### Short problem
Extract all data as written.

### Data
########################################
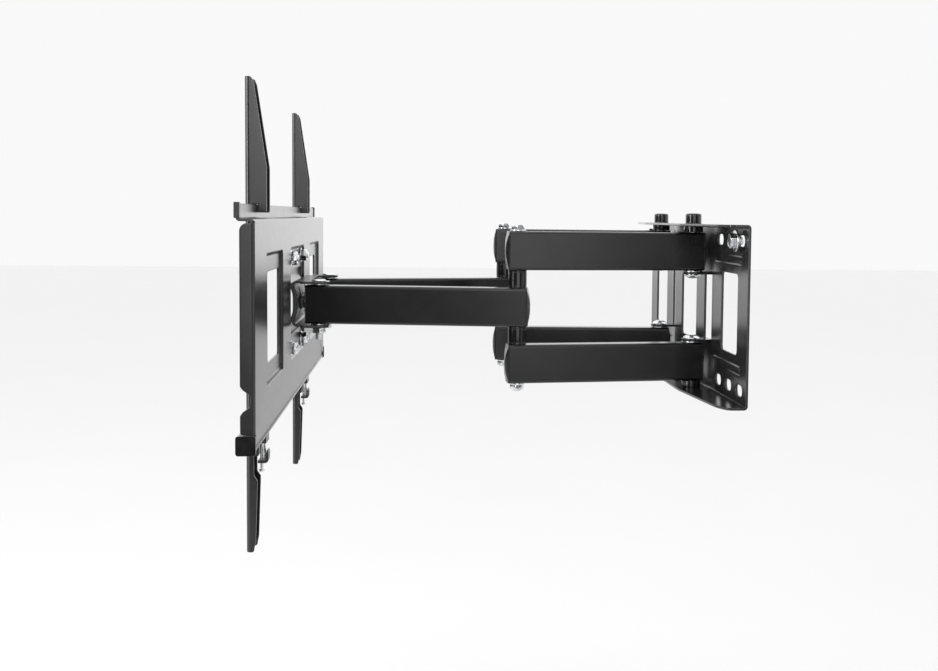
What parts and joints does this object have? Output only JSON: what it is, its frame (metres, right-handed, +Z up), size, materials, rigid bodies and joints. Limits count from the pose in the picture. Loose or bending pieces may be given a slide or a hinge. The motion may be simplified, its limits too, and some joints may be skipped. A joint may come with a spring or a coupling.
{
  "type": "full motion TV wall mount",
  "caption": "Full-motion wall mount: pressed wall plate, folding arms of rectangular tube, tilting head and a TV plate carrying sliding hook-on brackets.",
  "frame": {"origin": "centre of the wall screw slot pattern on the wall plate's back plane", "axes": "+X along the wall, +Y into the wall, +Z up; the TV side is -Y"},
  "size_m": [0.655, 0.4779, 0.444],
  "materials": {
    "black_paint": "satin black powder coat",
    "zinc_steel": "bright zinc plate",
    "black_plastic": "glossy black moulded plastic"
  },
  "bodies": {
    "wall": {"wall_plate": "black_paint", "wall_pivot_bolts": "zinc_steel", "wall_pivot_nuts": "zinc_steel", "wall_bolt_caps": "black_plastic", "wall_spacers": "black_plastic", "wall_washers": "zinc_steel", "lag_screws": "zinc_steel", "lag_washers": "zinc_steel"},
    "near_inner": {"near_upper_tube": "black_paint", "near_lower_tube": "black_paint", "near_inner_bushes": "black_plastic", "near_elbow_sleeves": "zinc_steel", "near_inner_caps": "black_plastic", "near_elbow_bolt": "zinc_steel", "near_elbow_nut": "zinc_steel", "near_elbow_washers": "zinc_steel", "near_elbow_spacers": "black_plastic"},
    "near_outer": {"near_outer_tube": "black_paint", "near_outer_bushes": "black_plastic", "near_outer_caps": "black_plastic"},
    "far_inner": {"far_upper_tube": "black_paint", "far_lower_tube": "black_paint", "far_inner_bushes": "black_plastic", "far_elbow_sleeves": "zinc_steel", "far_inner_caps": "black_plastic", "far_elbow_bolt": "zinc_steel", "far_elbow_nut": "zinc_steel", "far_elbow_washers": "zinc_steel", "far_elbow_spacers": "black_plastic"},
    "far_outer": {"far_outer_tube": "black_paint", "far_outer_bushes": "black_plastic", "far_outer_caps": "black_plastic"},
    "head": {"head_bracket": "black_paint", "head_bolts": "zinc_steel", "head_nuts": "zinc_steel", "head_washers": "zinc_steel"},
    "tv": {"tv_plate": "black_paint", "tilt_saddle": "black_paint", "tilt_studs": "zinc_steel", "tilt_clamp": "black_paint", "tilt_nuts": "zinc_steel", "saddle_bolts": "zinc_steel", "saddle_nuts": "zinc_steel", "saddle_washers": "zinc_steel", "rail_end_caps": "black_plastic", "lip_stops": "black_plastic"},
    "near_vesa": {"near_bracket": "black_paint", "near_lock_guide": "black_plastic"},
    "near_catch": {"near_lock_handle": "black_plastic", "near_lock_pins": "zinc_steel"},
    "far_vesa": {"far_bracket": "black_paint", "far_lock_guide": "black_plastic"},
    "far_catch": {"far_lock_handle": "black_plastic", "far_lock_pins": "zinc_steel"}
  },
  "joints": [
    {"name": "near_wall_pivot", "type": "hinge", "parent": "wall", "child": "near_inner", "pos_m": [0.082, -0.022, 0], "axis": [0, 0, 1], "range_deg": [-4.5, 66]},
    {"name": "near_elbow", "type": "hinge", "parent": "near_inner", "child": "near_outer", "pos_m": [0.09748, -0.21438, 0], "axis": [0, 0, 1], "range_deg": [-127.8, 9]},
    {"name": "near_head_pivot", "type": "hinge", "parent": "near_outer", "child": "head", "pos_m": [0.062, -0.4244, 0], "axis": [0, 0, 1], "range_deg": [-4.3, 61.9]},
    {"name": "far_wall_pivot", "type": "hinge", "parent": "wall", "child": "far_inner", "pos_m": [-0.082, -0.022, 0], "axis": [0, 0, 1], "range_deg": [-66, 4.5]},
    {"name": "far_elbow", "type": "hinge", "parent": "far_inner", "child": "far_outer", "pos_m": [-0.09748, -0.21438, 0], "axis": [0, 0, 1], "range_deg": [-9, 127.8]},
    {"name": "tilt", "type": "hinge", "parent": "head", "child": "tv", "pos_m": [0, -0.498, 0], "axis": [1, 0, 0], "range_deg": [-5, 12]},
    {"name": "near_bracket_slide", "type": "slide", "parent": "tv", "child": "near_vesa", "axis": [1, 0, 0], "range_m": [-0.132, 0.093]},
    {"name": "far_bracket_slide", "type": "slide", "parent": "tv", "child": "far_vesa", "axis": [1, 0, 0], "range_m": [-0.125, 0.097]},
    {"name": "near_catch_pull", "type": "slide", "parent": "near_vesa", "child": "near_catch", "axis": [0, 0, 1], "range_m": [-0.008, 0], "stiffness_N_per_m": 200, "springref_m": 0.005},
    {"name": "far_catch_pull", "type": "slide", "parent": "far_vesa", "child": "far_catch", "axis": [0, 0, 1], "range_m": [-0.008, 0], "stiffness_N_per_m": 200, "springref_m": 0.005}
  ],
  "couplings": [
    {"joint": "near_elbow", "follows": "near_wall_pivot", "ratio": -1.933},
    {"joint": "near_head_pivot", "follows": "near_wall_pivot", "ratio": 0.933},
    {"joint": "far_wall_pivot", "follows": "near_wall_pivot", "ratio": -1},
    {"joint": "far_elbow", "follows": "near_wall_pivot", "ratio": 1.933}
  ]
}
########################################
### Result of this exercise
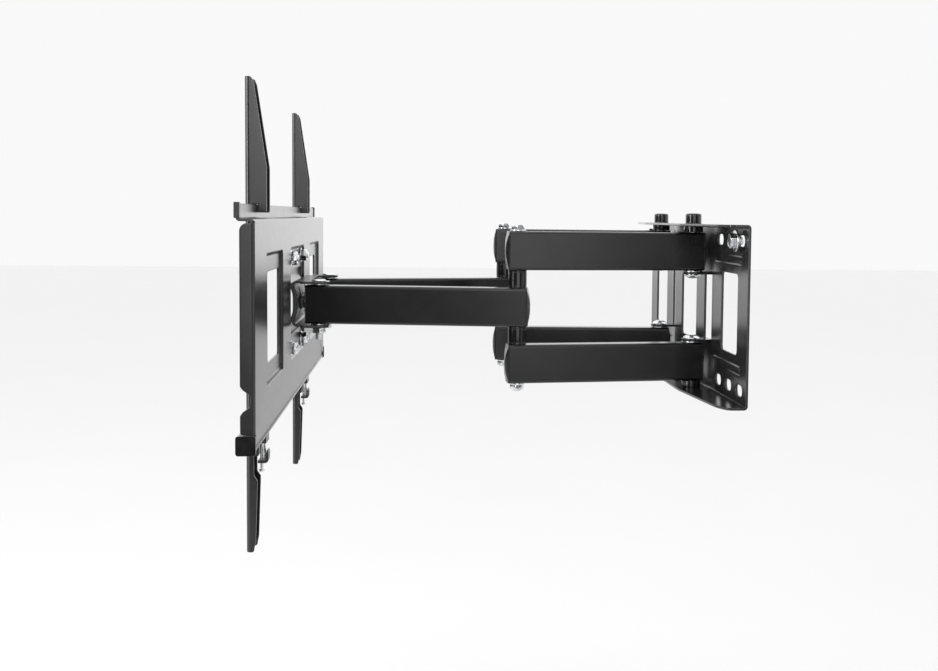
What parts and joints does this object have? Output only JSON: what it is, its frame (metres, right-handed, +Z up), size, materials, rigid bodies and joints. Limits count from the pose in the picture. Loose or bending pieces may be given a slide or a hinge. The motion may be simplified, its limits too, and some joints may be skipped. A joint may come with a spring or a coupling.
{
  "type": "full motion TV wall mount",
  "caption": "Full-motion wall mount: pressed wall plate, folding arms of rectangular tube, tilting head and a TV plate carrying sliding hook-on brackets.",
  "frame": {"origin": "centre of the wall screw slot pattern on the wall plate's back plane", "axes": "+X along the wall, +Y into the wall, +Z up; the TV side is -Y"},
  "size_m": [0.655, 0.4779, 0.444],
  "materials": {
    "black_paint": "satin black powder coat",
    "zinc_steel": "bright zinc plate",
    "black_plastic": "glossy black moulded plastic"
  },
  "bodies": {
    "wall": {"wall_plate": "black_paint", "wall_pivot_bolts": "zinc_steel", "wall_pivot_nuts": "zinc_steel", "wall_bolt_caps": "black_plastic", "wall_spacers": "black_plastic", "wall_washers": "zinc_steel", "lag_screws": "zinc_steel", "lag_washers": "zinc_steel"},
    "near_inner": {"near_upper_tube": "black_paint", "near_lower_tube": "black_paint", "near_inner_bushes": "black_plastic", "near_elbow_sleeves": "zinc_steel", "near_inner_caps": "black_plastic", "near_elbow_bolt": "zinc_steel", "near_elbow_nut": "zinc_steel", "near_elbow_washers": "zinc_steel", "near_elbow_spacers": "black_plastic"},
    "near_outer": {"near_outer_tube": "black_paint", "near_outer_bushes": "black_plastic", "near_outer_caps": "black_plastic"},
    "far_inner": {"far_upper_tube": "black_paint", "far_lower_tube": "black_paint", "far_inner_bushes": "black_plastic", "far_elbow_sleeves": "zinc_steel", "far_inner_caps": "black_plastic", "far_elbow_bolt": "zinc_steel", "far_elbow_nut": "zinc_steel", "far_elbow_washers": "zinc_steel", "far_elbow_spacers": "black_plastic"},
    "far_outer": {"far_outer_tube": "black_paint", "far_outer_bushes": "black_plastic", "far_outer_caps": "black_plastic"},
    "head": {"head_bracket": "black_paint", "head_bolts": "zinc_steel", "head_nuts": "zinc_steel", "head_washers": "zinc_steel"},
    "tv": {"tv_plate": "black_paint", "tilt_saddle": "black_paint", "tilt_studs": "zinc_steel", "tilt_clamp": "black_paint", "tilt_nuts": "zinc_steel", "saddle_bolts": "zinc_steel", "saddle_nuts": "zinc_steel", "saddle_washers": "zinc_steel", "rail_end_caps": "black_plastic", "lip_stops": "black_plastic"},
    "near_vesa": {"near_bracket": "black_paint", "near_lock_guide": "black_plastic"},
    "near_catch": {"near_lock_handle": "black_plastic", "near_lock_pins": "zinc_steel"},
    "far_vesa": {"far_bracket": "black_paint", "far_lock_guide": "black_plastic"},
    "far_catch": {"far_lock_handle": "black_plastic", "far_lock_pins": "zinc_steel"}
  },
  "joints": [
    {"name": "near_wall_pivot", "type": "hinge", "parent": "wall", "child": "near_inner", "pos_m": [0.082, -0.022, 0], "axis": [0, 0, 1], "range_deg": [-4.5, 66]},
    {"name": "near_elbow", "type": "hinge", "parent": "near_inner", "child": "near_outer", "pos_m": [0.09748, -0.21438, 0], "axis": [0, 0, 1], "range_deg": [-127.8, 9]},
    {"name": "near_head_pivot", "type": "hinge", "parent": "near_outer", "child": "head", "pos_m": [0.062, -0.4244, 0], "axis": [0, 0, 1], "range_deg": [-4.3, 61.9]},
    {"name": "far_wall_pivot", "type": "hinge", "parent": "wall", "child": "far_inner", "pos_m": [-0.082, -0.022, 0], "axis": [0, 0, 1], "range_deg": [-66, 4.5]},
    {"name": "far_elbow", "type": "hinge", "parent": "far_inner", "child": "far_outer", "pos_m": [-0.09748, -0.21438, 0], "axis": [0, 0, 1], "range_deg": [-9, 127.8]},
    {"name": "tilt", "type": "hinge", "parent": "head", "child": "tv", "pos_m": [0, -0.498, 0], "axis": [1, 0, 0], "range_deg": [-5, 12]},
    {"name": "near_bracket_slide", "type": "slide", "parent": "tv", "child": "near_vesa", "axis": [1, 0, 0], "range_m": [-0.132, 0.093]},
    {"name": "far_bracket_slide", "type": "slide", "parent": "tv", "child": "far_vesa", "axis": [1, 0, 0], "range_m": [-0.125, 0.097]},
    {"name": "near_catch_pull", "type": "slide", "parent": "near_vesa", "child": "near_catch", "axis": [0, 0, 1], "range_m": [-0.008, 0], "stiffness_N_per_m": 200, "springref_m": 0.005},
    {"name": "far_catch_pull", "type": "slide", "parent": "far_vesa", "child": "far_catch", "axis": [0, 0, 1], "range_m": [-0.008, 0], "stiffness_N_per_m": 200, "springref_m": 0.005}
  ],
  "couplings": [
    {"joint": "near_elbow", "follows": "near_wall_pivot", "ratio": -1.933},
    {"joint": "near_head_pivot", "follows": "near_wall_pivot", "ratio": 0.933},
    {"joint": "far_wall_pivot", "follows": "near_wall_pivot", "ratio": -1},
    {"joint": "far_elbow", "follows": "near_wall_pivot", "ratio": 1.933}
  ]
}